O eso pensaba yo hasta que una mañana de principios de 2013 empecé a sospechar que estaba en un error. Fue en un teatro abarrotado de Cartagena de Indias, donde el Hay Festival había invitado a debatir sobre Flaubert y Madame Bovary a Mario Vargas Llosa y Julian Barnes. La invitación era casi previsible: Vargas Llosa se descubrió a sí mismo como escritor leyendo esa novela sin parangón, a la que dedicó un ensayo fundamental (La orgía perpetua), y Barnes consagró al escritor francés su mejor libro (El loro de Flaubert); lo insólito es lo que ocurrió en el debate. Éste transcurrió sin sobresaltos hasta que a Marianne Ponsford, la moderadora, se le ocurrió preguntar cómo era posible que nos importara tanto una mujer tan frívola y superficial como Emma Bovary. Vargas Llosa interrumpió entonces a Ponsford, le espetó que Emma, de frívola y superficial, nada de nada, que era una mujer valiente peleando a muerte por hacer realidad sus sueños, la encarnación perfecta del ansia humana por vivir una existencia acorde con los propios deseos, y, mientras el novelista, cada vez más vehemente, seguía batiéndose en el escenario por su heroína, los espectadores vimos brotar ante nuestros ojos al peruano furioso e ingobernable que escribe las novelas de Vargas Llosa y que tan bien se oculta tras el caballero de modales oxonienses que habla en su nombre (o lo usurpa). Cuando el escritor concluyó por fin su alegato, casi jadeante, un silencio sobrecogido enmudeció el teatro, como si todos estuviéramos aguardando que aquel septuagenario venerable se lanzase a la yugular de la aterrada moderadora, a quien sólo la flema británica de Barnes salvó por la campana con una disculpa que alivió la tensión del momento provocando una carcajada unánime: “Bueno, todos sabemos que Mario está enamorado de Emma Bovary”.

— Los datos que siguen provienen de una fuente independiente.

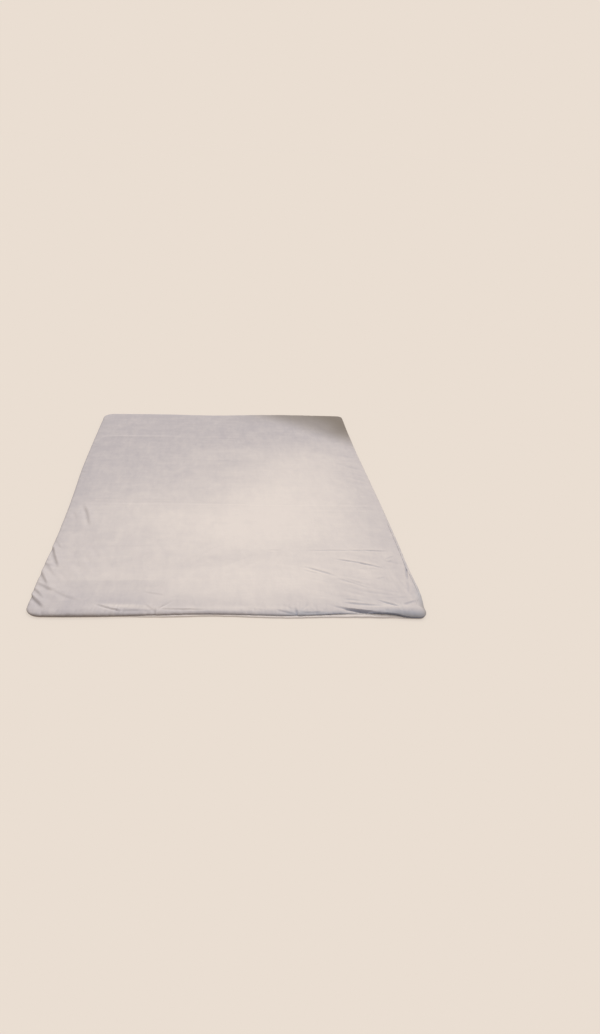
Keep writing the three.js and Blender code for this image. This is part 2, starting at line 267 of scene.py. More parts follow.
# Columns: place along the side, inset
NEAR_RIM = np.array([
    (-740, 14), (-600, 12), (-450, 13), (-340, 17), (-230, 19), (-120, 21), (0, 19), (110, 14),
    (217, 10), (330, 12), (430, 16), (520, 13), (584, 9), (630, 4), (662, -4), (700, -8), (730, -9),
], float)
FAR_RIM = np.array([
    (-700, 38), (-590, 36), (-470, 31), (-340, 28), (-220, 30), (-90, 26), (40, 12), (160, 2),
    (290, 0), (430, 0), (680, 0),
], float)
LEFT_RIM = np.array([
    (-950, 0), (-870, -2), (-715, 1), (-570, 5), (-410, 9), (-230, 10), (-40, 7), (180, 1),
    (430, 2), (720, 6), (880, 9),
], float)
RIGHT_RIM = np.array([
    (-1000, 15), (-960, 14), (-930, 9), (-900, 5), (-850, 2), (-710, 6), (-560, 3), (0, 2), (230, 5),
    (490, 7), (790, 4), (950, 0),
], float)

# Columns: place along the near side, height of the seam, its tuck, reach of the hem, height of the hem
NEAR_SEAM = np.array([
    (-430, 3.8, 4, -4, 3),
    (-330, 5.5, 2.8, 3, 5),
    (-230, 7, 2.6, 7, 6.5),
    (-90, 7, 2.6, 4, 6.5),
    (40, 7, 2.6, 6.5, 6.5),
    (220, 7, 2.6, 7.5, 6.5),
    (330, 8, 3.2, 8, 7),
    (430, 9, 4, 12, 8),
    (520, 10.5, 4, 11, 9),
    (584, 10, 5, 9, 8.5),
    (630, 7, 6, 4, 6),
    (665, 4.2, 6, -1, 3.5),
    (740, 3.8, 5, -4, 3),
], float)

# The other three sides have the same columns in one row
PLAIN_SEAM = np.array((3.8, 5, -4, 3), float)
print("nominal outline, mm:", WIDTH, "by", LENGTH)

# %% Tables of the roll, in millimetres
# Columns: place along the side, width of the roll, sharpness of its shoulder, where 1 is round and 2 a
# bevel, how high up it stands out furthest, as a share of its height, and how much painted shade its foot
# gets.
# Along the far side the last rows of the left and of the right go on.
NEAR_ROLL = np.array([
    (-640, 18, 1, 0.40, 0.8), (-430, 15, 1, 0.36, 0.5), (-300, 13, 1, 0.33, 0.1), (400, 12, 1, 0.33, 0),
    (500, 10, 1, 0.36, 0.2), (545, 11, 1.1, 0.60, 0.6), (600, 14, 1.4, 0.75, 0.9), (635, 17, 1.7, 0.62, 1),
    (665, 19, 1.8, 0.50, 1), (700, 21, 1.7, 0.46, 1), (730, 30, 1.5, 0.42, 0.8),
], float)
RIGHT_ROLL = np.array([
    (-960, 38, 1.5, 0.42, 0.8), (-935, 32, 1.5, 0.42, 0.5), (-895, 14, 1.3, 0.42, 0.4),
    (-840, 13, 1, 0.42, 0.4), (-760, 13, 1, 0.42, 0.4),
], float)
LEFT_ROLL = np.array([(-960, 18, 1, 0.42, 0.8), (-700, 14, 1, 0.42, 0.5)], float)
print("width of the roll, mm:", NEAR_ROLL[:, 1].min(), "to", RIGHT_ROLL[:, 1].max())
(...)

Es de dominio público que Barnes acertó de lleno; pero yo, que como tantos escritores de mi generación me he pasado la vida leyendo a Vargas Llosa, nunca lo vi con tanta claridad como en aquel momento único. Porque es cierto: los escritores que amamos no pueden darnos, hablando, tanto como nos dan por escrito, pero pueden darnos cosas que por escrito no pueden darnos, que sólo pueden darnos cuando hablan, aunque no hablen como escriben (ni falta que hace). Y esa dádiva puede tener la textura irrepetible de un prodigio.